Down below we have another interesting match-up between Dixit and Elfenland. Both are cute, approachable, and family friendly. Dixit takes this one however; the art is beautiful and it was the in the vanguard of popular games expanding beyond things like boards and spaces and efficiency. It’s a ‘party game’, but a creative one. It’s also inspired a whole bunch of other great games like Mysterium or When I Dream. Carcassonne is going to roll past Hare & Tortoise and easily dispatch Dixit in the Elite 8, setting up yet another titanic clash. Where Azul vs Catan was a battle of old vs new, Carcassonne and Dominion are more recent classmates.

Bracket Winner – Carcassonne

Credit: Z-Man Games

If any of these match-ups is going to be your classic March Madness buzzer-beating double-overtime back and forth battle of two teams that just won’t give up, it’s this one. Both of these games are good and both would be justifiable winners of the whole thing. It’s the kind of matchup that produces a loser only because the rules say there has to be one. Ultimately it comes down to what you value more: pedigree and influence, or table presence and interaction.

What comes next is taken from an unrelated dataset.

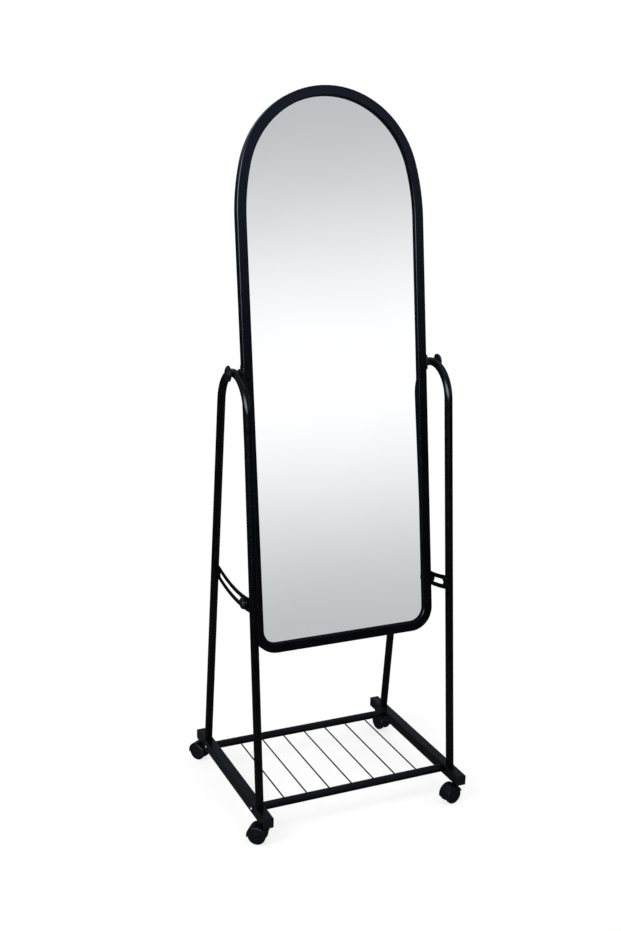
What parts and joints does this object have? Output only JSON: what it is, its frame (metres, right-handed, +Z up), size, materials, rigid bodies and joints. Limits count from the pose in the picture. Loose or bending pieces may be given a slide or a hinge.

It’s impossible to understate the influence Dominion has had on the industry. Deckbuilding has become a common engine that drives games like Star Realms, Aeon’s End, Fort, and more. However, in a way it’s this legacy that tips things in favor of Carcassonne; The games Dominion inspired are more fun than Dominoin. If you put both of these boxes on a table in front of me I’m picking Carcassonne pretty much every time. In a vacuum, the growing sprawl of tiles that juxtaposes against the intense competition that comes out of Carcassonne is just more enjoyable and more compelling than the largely solitaire experience that is Dominion. Sure, expansions add some interaction and curses but if we include expansions then Carcassonne gets to bring a Dragon and an actual functioning catapult to the battle. That’s a recipe for posterizing.